Instalada a concorrência, muitas mulheres evangélicas mantiveram os trajes tradicionais, mas não deixavam de sinalizar visualmente, por alguma descrição, ou pela ausência de plantas e ornatos ritualísticos, a presença de Jesus. Repercutia no vocabulário do cotidiano da cidade uma forma evangélica de se referir ao acarajé: “bolinho de Jesus”. De uma forma ou de outra, percebo aí uma metamorfose da iguaria, mas não da sua sacralidade: é como se a fé fosse um ingrediente indispensável.

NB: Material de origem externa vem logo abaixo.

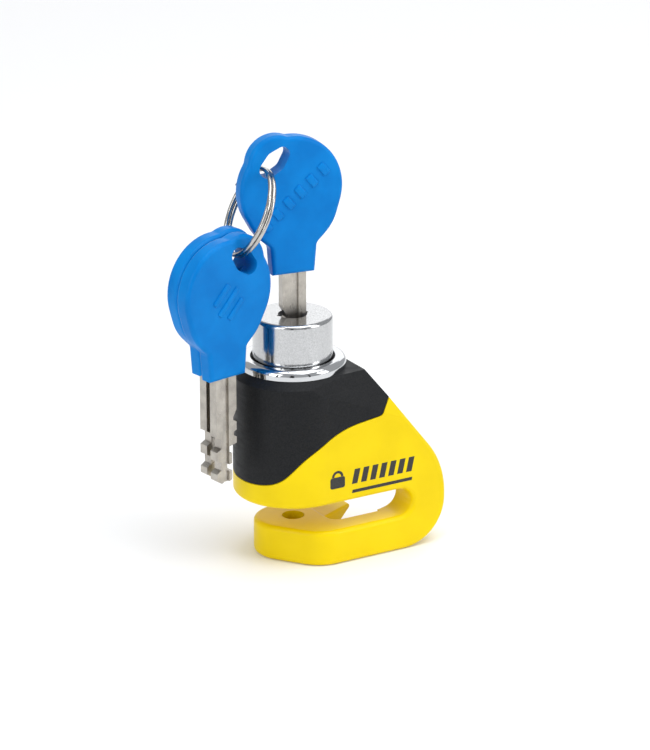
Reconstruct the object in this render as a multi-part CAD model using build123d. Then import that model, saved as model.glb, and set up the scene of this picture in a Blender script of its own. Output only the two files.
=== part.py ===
from build123d import *
import os
from math import cos, sin, radians

# Compact push-down disc brake lock, in millimetres.
# Origin: the plunger's axis where it meets the flat underside of the lower jaw.
# +Z runs up the plunger, +X runs from the barrel to the closed end of the disc slot.

# ---- casting and cover ----
barrel_r = 15.7            # outside radius of the barrel
side_y = -15.6             # flat side face, tangent to the barrel
tail_thickness = 9.6
tail_x = 37.6              # closed end of the casting
top_z = 51.7               # top face of the cover
slope_x = 13.8             # where the top face meets the sloping back
slope_foot_z = 21.6        # where the sloping back's line meets the end of the tail
back_r = 23.0              # rounding between the sloping back and the end of the tail
toe_r = 12.5               # rounding between the end of the tail and the underside
edge_r = 1.3               # soft cast edges
jaw_z = 9.5                # floor of the disc slot
slot_height = 7.6
slot_end_x = 27.3
ceiling_z = jaw_z + slot_height
shoulder = 2.0             # bevel round the top of the cover
cover_wall = 1.2
cover_gap = 0.2            # open line between the cover's edge and the painted casting

# ---- lower jaw ----
finger_r = 9.0             # tip of the jaw, under the plunger
finger_at = (-1.3, 0.5)
finger_side_x = 7.4        # side of the tip that faces along the slot
jaw_corner_r = 10.0
jaw_corner_at = (4.5, -5.6)
arm_back_y = -8.0          # far edge of the arm beside the slot
arm_end_x = 21.0           # where the arm runs into the tail
heel_r = 4.3               # wedge-shaped heel that spreads from the tip, just under the slot floor
heel_at = (15.6, 4.8)
heel_rise = 32.6           # slope of the heel's underside, in degrees
heel_foot_x = 5.7          # where that slope meets the underside
heel_drop = 0.8
jaw_hole_r = 2.97
jaw_hole_floor = 3.2

# ---- plunger ----
plunger_r = 10.4
plunger_top = 65.35
plunger_bottom = 33.0
plunger_stroke = 10.8
run = 0.08                 # radial running clearance
bore_r = plunger_r + run
bore_floor = 21.0
sleeve_r = 7.7             # inside radius of the plunger sleeve
face_wall = 1.2
key_turn = -8.0            # direction of the keyway about Z, in degrees

# ---- collar ----
collar_r = 13.9
collar_top = 54.3
collar_seat_r = 12.2
collar_seat_z = 46.0

# ---- locking pin and its carrier ----
pin_r = 2.5
pin_tip_z = 17.4
carrier_z = 36.5
carrier_top = 46.1
carrier_r = sleeve_r - 0.02
pin_head_z = 42.0
cross_pin_r = 1.0
cross_pin_z = 40.0
spring_seat_z = 38.5
spring_wire_r = 0.45
spring_r = 5.3
stop_pin_r = 1.5
stop_pin_z = 38.0
latch_z = 42.6             # underside of the latch bolt
latch_height = 3.4
latch_half = 3.2
latch_travel = 0.8

# ---- lock core ----
rotor_r = sleeve_r - run
rotor_z = 47.0
rotor_top = 64.0
rotor_floor = 48.2
disc_r = 6.25
disc_thickness = 1.5
spacer_thickness = 0.5
disc_count = 7
slot_clear = 0.1

# ---- keys ----
blade_width = 6.6
blade_thickness = 2.6
blade_length = 28.4
tang_length = 10.0
head_thickness = 4.6
head_discs = [(14.0, (-0.8, 22.4)), (12.6, (-0.4, 18.8)), (8.5, (-0.2, 13.2))]
ear_r = 7.7
ear_at = (-4.9, 29.4)
ring_hole_discs = [(2.3, (-7.4, 28.6)), (2.85, (-5.4, 30.4)), (2.0, (-3.5, 32.2))]
key_a_z = 76.8             # underside of the inserted key's head
hanging_turn = 11.0        # how the two hanging keys face, in degrees about Z

# ---- split ring ----
ring_r = 11.5              # centre line of the wire
wire_r = 0.55
coil_pitch = 1.15
coil_turns = 2
ring_in_key_a = (-7.6, 28.2)     # where the wire crosses the inserted key's plane
ring_in_key_b = (5.6, 31.3)      # and the planes of the two hanging keys
ring_in_key_c = (6.2, 30.1)
ring_up = Vector(0.455, 0.121, 0.883).normalized()
ring_axis = Vector(0.886, -0.162, -0.434)
ring_axis = (ring_axis - ring_up * ring_axis.dot(ring_up)).normalized()
ring_across = ring_up.cross(ring_axis)
hang_spread = 13.5         # each hanging key sits this far round the ring from its lowest point


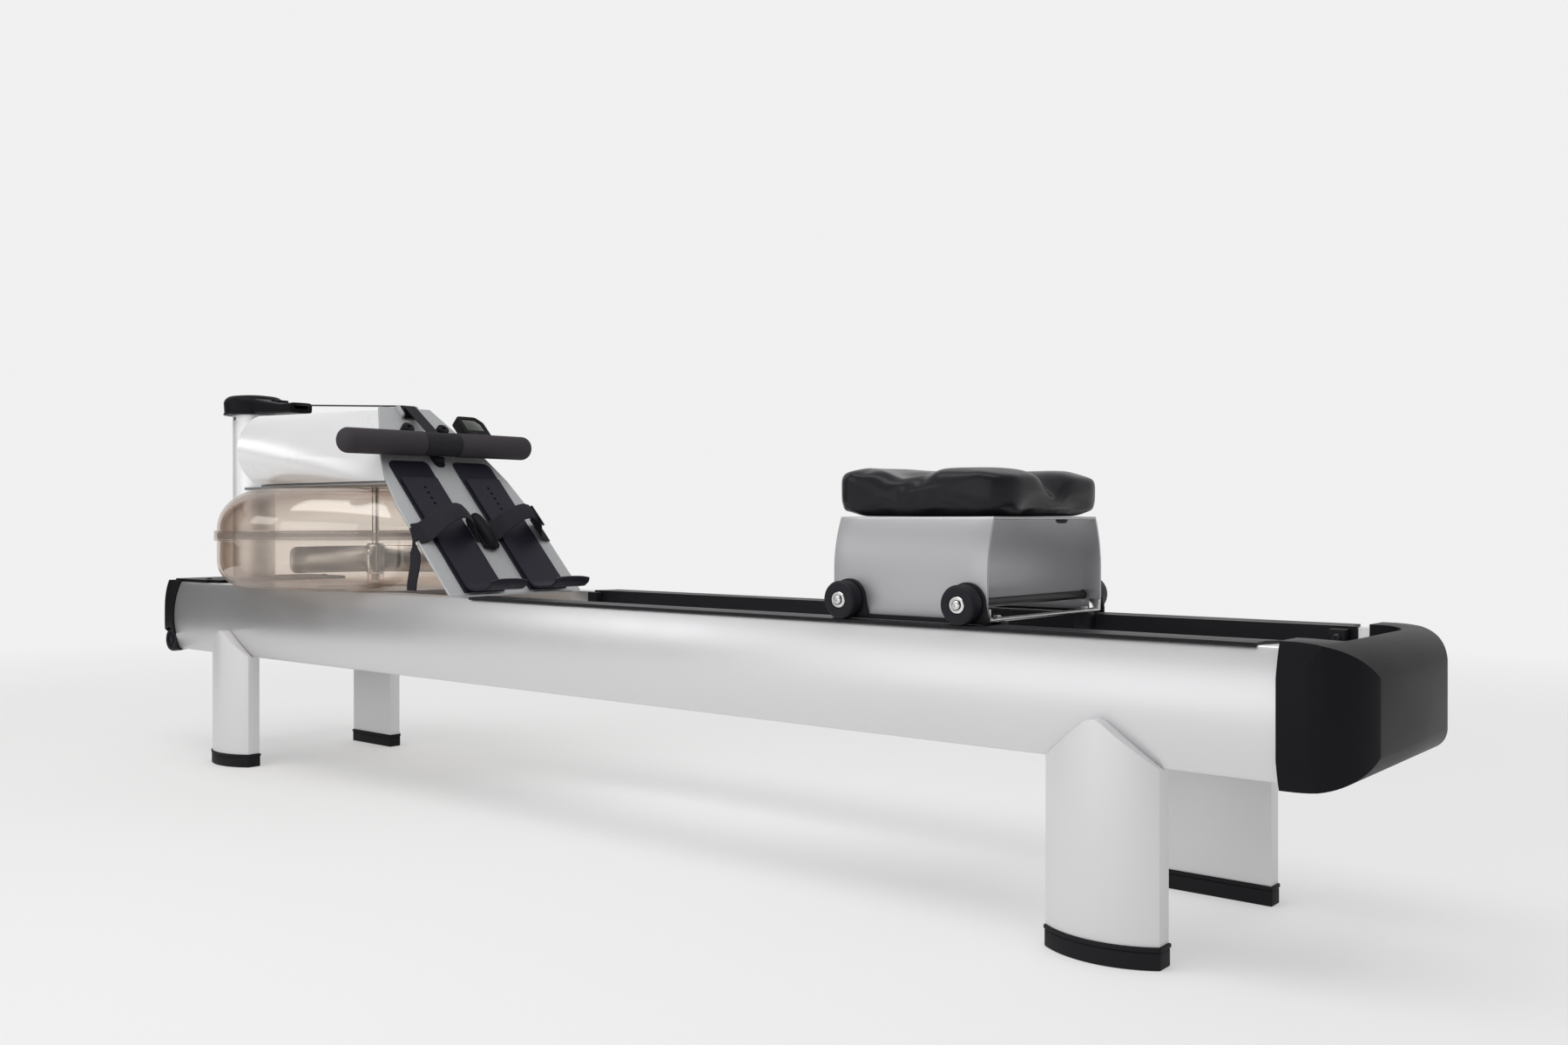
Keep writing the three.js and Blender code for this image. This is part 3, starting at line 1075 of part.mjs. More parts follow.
function seat() {
  const carriage = new THREE.Group();
  carriage.position.x = SEAT_X;
  machine.add(carriage);
  const bow = [[ARCH_HALF_WIDTH, ARCH_BOTTOM], [ARCH_HALF_WIDTH, ARCH_BOTTOM + ARCH_STRAIGHT]];
  const shoulder = [ARCH_HALF_WIDTH - 4, ARCH_TOP - 27.5];
  const curve = arcThrough(bow[1], shoulder, [ARCH_TOP_HALF_WIDTH, ARCH_TOP], 7);
  const outside = [...bow, ...curve, [ARCH_TOP_HALF_WIDTH, ARCH_TOP]];
  const inside = outside.map(([y, z], k) =>
    k === outside.length - 1 ? [y - ARCH_SHEET - 1, z - ARCH_SHEET] : [y - ARCH_SHEET, z],
  ).filter(([, z], k, all) => k === all.length - 1 || z < ARCH_TOP - ARCH_SHEET);
  const flip = (list) => list.map(([y, z]) => [-y, z]).reverse();
  const outerSolid = shapeOf([...outside, ...flip(outside)]);
  const innerDrop = inside.map(([y, z], k) => (k === 0 ? [y, z - 20] : [y, z]));
  const innerSolid = shapeOf([...innerDrop, ...flip(innerDrop)]);
  const wheelX = [-WHEEL_BASE / 2, WHEEL_BASE / 2];
  const wheelZ = trackTop + GAP + WHEEL_R;
  const arch = cut(
    alongX(outerSolid, -ARCH_HALF_LENGTH, ARCH_HALF_LENGTH),
    alongX(innerSolid, -ARCH_HALF_LENGTH - 5, ARCH_HALF_LENGTH + 5),
    ...wheelX.map((x) => rodY(x, wheelZ, AXLE_R + GAP, -BIG, BIG)),
  );
  add("seat_arch", arch, silverPaint, carriage);

  const axleEnd = WHEEL_INNER_Y + WHEEL_WIDTH + 1.5;
  const shoeOuter = trackInnerFace - RUN; // nylon blocks under the tie bars run along the tracks
  ["front", "rear"].forEach((where, k) => {
    add(where + "_axle", rodY(wheelX[k], wheelZ, AXLE_R, -axleEnd, axleEnd), brightSteel, carriage);
    const barX = k === 0 ? -95 : 95;
    const inner = ARCH_HALF_WIDTH - ARCH_SHEET - GAP;
    const low = ARCH_BOTTOM - 1;
    const [barFront, barTail] = [barX - TIE_BAR_WIDTH / 2, barX + TIE_BAR_WIDTH / 2];
    const bar = box(barFront, barTail, -inner, inner, low, low + TIE_BAR_THICK);
    const tab = box(barFront, barTail, inner - TIE_BAR_THICK, inner, low, low + 14);
    const [x0, x1] = [barX - SHOE_BLOCK / 2, barX + SHOE_BLOCK / 2];
    const block = box(x0, x1, shoeOuter - SHOE_WIDTH, shoeOuter, SHOE_LOW_Z, low + 1);
    add(where + "_tie_bar", join(bar, tab, mirrored(tab), block, mirrored(block)), brightSteel, carriage);
  });

  // Guards stand between the wheels and the arch, joined by a low skirt.
  const guardInner = ARCH_HALF_WIDTH + GAP;
  const guardOuter = WHEEL_INNER_Y - 0.6;
  const floor = trackTop + 0.6;
  const guard = (x) => {
    const r = WHEEL_R + 2;
    const top = Array.from({ length: 13 }, (_, k) => {
      const a = (Math.PI * k) / 12;
      return [x + r * Math.cos(a), wheelZ + r * Math.sin(a)];
    });
    const toe = x + r + 3;
    const side = shapeOf([[x - r, floor], [toe, floor], [toe, floor + 7], ...top, [x - r, wheelZ - 2]]);
    return alongY(side, guardInner, guardOuter);
  };
  const skirt = box(wheelX[0], wheelX[1], guardInner, guardInner + 2, floor, floor + 5);
  const holes = wheelX.map((x) => rodY(x, wheelZ, AXLE_R + GAP, guardInner - 5, guardOuter + 5));
  const guards = join(...wheelX.map(guard), skirt);
  addPair("wheel_guard", cut(guards, ...holes), blackPlastic, carriage);

  const y0 = WHEEL_INNER_Y;
  const y1 = WHEEL_INNER_Y + WHEEL_WIDTH;
  const profile = [
    [AXLE_R + RUN, y0],
    [WHEEL_R - 2, y0],
    [WHEEL_R, y0 + 2],
    [WHEEL_R, y1 - 2.5],
    [WHEEL_R - 2.5, y1],
    [WHEEL_BORE, y1],
    [WHEEL_BORE, y1 - 3],
    [AXLE_R + RUN, y1 - 3],
    [AXLE_R + RUN, y0],
  ];
  ["front", "rear"].forEach((where, k) => {
    addPair(where + "_seat_wheel", turnedY(profile, wheelX[k], wheelZ, 22), blackRubber, carriage);
  });

  const x0 = CUSHION_FRONT - SEAT_X + CUSHION_EDGE;
  const x1 = CUSHION_TAIL - SEAT_X - CUSHION_EDGE;
  const w = CUSHION_HALF_WIDTH - CUSHION_EDGE;
  const corner = CUSHION_CORNER - CUSHION_EDGE;
  const plan = shapeOf(rounded([[x0, -w, corner], [x1, -w, corner], [x1, w, corner], [x0, w, corner]], 5));
  const cushion = new THREE.ExtrudeGeometry(plan, {
    depth: CUSHION_THICK - 2 * CUSHION_EDGE,
    bevelThickness: CUSHION_EDGE,
    bevelSize: CUSHION_EDGE,
    bevelSegments: 3,
  }).translate(0, 0, ARCH_TOP + GAP + CUSHION_EDGE);
  add("seat_cushion", cushion, cushionSkin, carriage);
}

rails();
crossMembers();
tracks();
legs();
tailBumper();
frontEndCap();
tank();
driveTrain();
deckPlate();
hood();
column();
footboard();
footRests();
footStraps();
handleRest();
handle();
straps();
monitor();
seat();

export default machine;
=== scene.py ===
"""Builds the looks of a water-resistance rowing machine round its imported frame.

Sizes are in millimetres where a class states them, and each mesh is made in metres, in the frame's own axes:
+X runs to the tail of the rails, +Z is up and the floor is at zero.
"""

from __future__ import annotations

import logging
import math
from collections.abc import Callable, Mapping, Sequence
from dataclasses import dataclass, field
from enum import Enum

import bpy
from mathutils import Matrix, Vector


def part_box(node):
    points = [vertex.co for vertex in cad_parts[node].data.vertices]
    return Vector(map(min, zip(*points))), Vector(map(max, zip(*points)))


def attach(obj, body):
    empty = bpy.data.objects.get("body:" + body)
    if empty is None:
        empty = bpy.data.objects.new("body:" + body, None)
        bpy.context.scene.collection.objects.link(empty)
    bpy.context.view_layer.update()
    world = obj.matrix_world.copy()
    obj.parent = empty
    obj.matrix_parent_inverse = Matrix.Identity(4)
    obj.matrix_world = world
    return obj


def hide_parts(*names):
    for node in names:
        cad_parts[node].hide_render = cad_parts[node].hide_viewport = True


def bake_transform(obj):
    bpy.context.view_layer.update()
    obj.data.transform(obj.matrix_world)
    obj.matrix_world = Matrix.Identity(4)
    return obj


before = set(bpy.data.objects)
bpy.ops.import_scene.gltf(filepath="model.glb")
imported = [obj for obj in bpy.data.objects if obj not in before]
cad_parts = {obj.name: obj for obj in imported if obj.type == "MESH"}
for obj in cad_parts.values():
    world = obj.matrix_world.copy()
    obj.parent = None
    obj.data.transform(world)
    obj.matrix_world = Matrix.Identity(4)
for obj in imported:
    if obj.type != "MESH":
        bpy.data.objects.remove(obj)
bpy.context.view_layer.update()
MM = 0.001
LOG = logging.getLogger("rowing_machine")

Point2 = tuple[float, float]
Point3 = tuple[float, float, float]
Colour = tuple[float, float, float]
Piece = bpy.types.Object


# ---- outlines -------------------------------------------------------------------------------------
def arc_through(a: Point2, b: Point2, c: Point2, steps: int) -> list[Point2]:
    """Points of the arc from a through b to c, both ends included.

    Args:
        a: Where the arc starts.
        b: A point on the arc.
        c: Where the arc ends.
        steps: How many chords the arc has.

    Returns:
        The points in order from a to c.
    """
    d = 2 * (a[0] * (b[1] - c[1]) + b[0] * (c[1] - a[1]) + c[0] * (a[1] - b[1]))
    sa, sb, sc = (p[0] ** 2 + p[1] ** 2 for p in (a, b, c))
    ux = (sa * (b[1] - c[1]) + sb * (c[1] - a[1]) + sc * (a[1] - b[1])) / d
    uy = (sa * (c[0] - b[0]) + sb * (a[0] - c[0]) + sc * (b[0] - a[0])) / d
    radius = math.hypot(a[0] - ux, a[1] - uy)

    def bearing(p: Point2) -> float:
        """The angle of p about the arc's centre."""
        return math.atan2(p[1] - uy, p[0] - ux)

    def wrapped(angle: float) -> float:
        """The angle brought to between minus and plus half a turn."""
        return math.atan2(math.sin(angle), math.cos(angle))

    turn = wrapped(bearing(b) - bearing(a)) + wrapped(bearing(c) - bearing(b))
    start = bearing(a)
    angles = [start + turn * k / steps for k in range(steps + 1)]
    return [(ux + radius * math.cos(t), uy + radius * math.sin(t)) for t in angles]


def rounded(corners: Sequence[tuple[float, ...]], steps: int = 6) -> list[Point2]:
    """The outline through corners, each one (x, y) or (x, y, radius).

    Args:
        corners: The outline's corners in order; a radius rounds its corner.
        steps: How many chords each rounded corner has.

    Returns:
        The outline's points in order.
    """
    points: list[Point2] = []
    count = len(corners)
    for i, corner in enumerate(corners):
        here = Vector(corner[:2])
        if len(corner) < 3:
            points.append((here.x, here.y))
            continue
        radius = corner[2]
        back = (Vector(corners[i - 1][:2]) - here).normalized()
        ahead = (Vector(corners[(i + 1) % count][:2]) - here).normalized()
        half = back.angle(ahead) / 2
        centre = here + (back + ahead).normalized() * (radius / math.sin(half))
        reach = radius / math.tan(half)
        first = here + back * reach - centre
        last = here + ahead * reach - centre
        turn = math.atan2(first.x * last.y - first.y * last.x, first.dot(last))
        start = math.atan2(first.y, first.x)
        for k in range(steps + 1):
            angle = start + turn * k / steps
            points.append((centre.x + radius * math.cos(angle), centre.y + radius * math.sin(angle)))
    return points


def circle(x: float, y: float, radius: float, sides: int = 32) -> list[Point2]:
    """The outline of a round disc.

    Args:
        x: The centre's first coordinate.
        y: The centre's second coordinate.
        radius: The disc's radius.
        sides: How many sides stand for the circle.

    Returns:
        The outline's points in order.
    """
    turns = [2 * math.pi * k / sides for k in range(sides)]
    return [(x + radius * math.cos(t), y + radius * math.sin(t)) for t in turns]


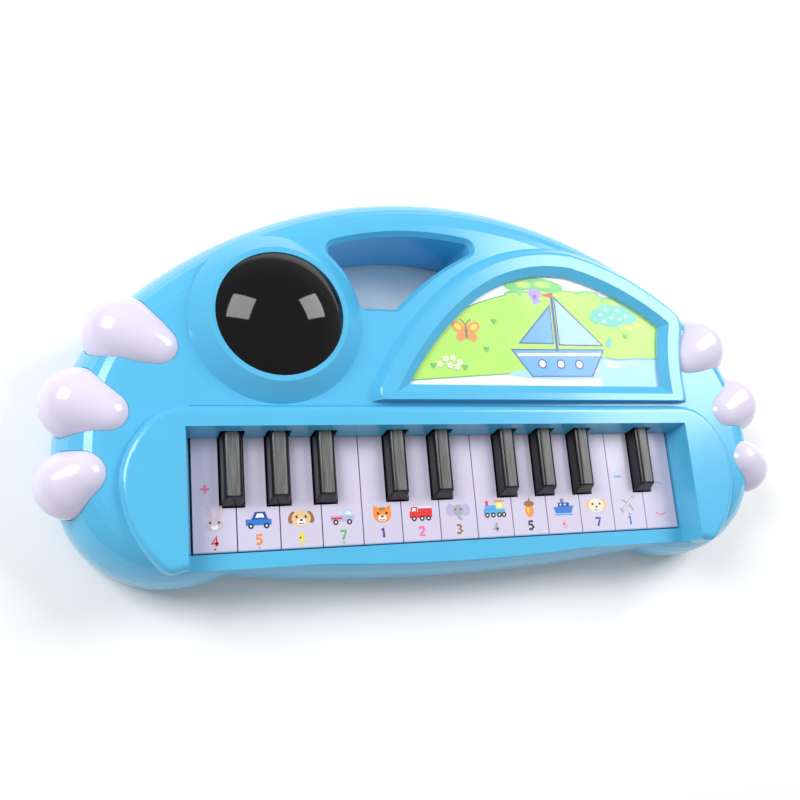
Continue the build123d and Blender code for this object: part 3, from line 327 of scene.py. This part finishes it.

Nem todas as modificações foram bem-vindas, como a do liquidificador que substituiu a pedra de moer o feijão, mas foram inerentes ao ofício das baianas. Por outro lado, é relevante o fato de ser esta uma atividade relevante para as mulheres e suas famílias. Tanto para as escravas e forras que conseguiram alcançar liberdade e servir ao ofício servindo ao seu orixá, quanto para as mulheres atuais, adeptas ou não do candomblé. 
Penso que a intenção do registro dos bens imateriais, quando incide sobre determinada cultura e seus artefatos, ainda guarda limites de compreensão sobre o que é cultura e como ela se renova, se desterritorializa. Os bens materiais e imateriais que reúnem não pertencem a todos, ainda que formalmente a instrução seja esta, formam-se imaginários de preservação. Os grupos sociais se apropriam de forma desigual e diferente da herança cultural. O patrimônio nacional é um espaço de disputa econômica, política e simbólica. Portanto, qualquer que seja o interesse em preservar uma tradição dentre as diversas que existem, que possamos pensar em outras possibilidades, e de acordo com a especificidade do nosso patrimônio cultural, algo que emerja de uma apropriação democrática, com condições materiais e simbólicas para que todas as classes encontrem nele um significado e possam compartilhá-lo.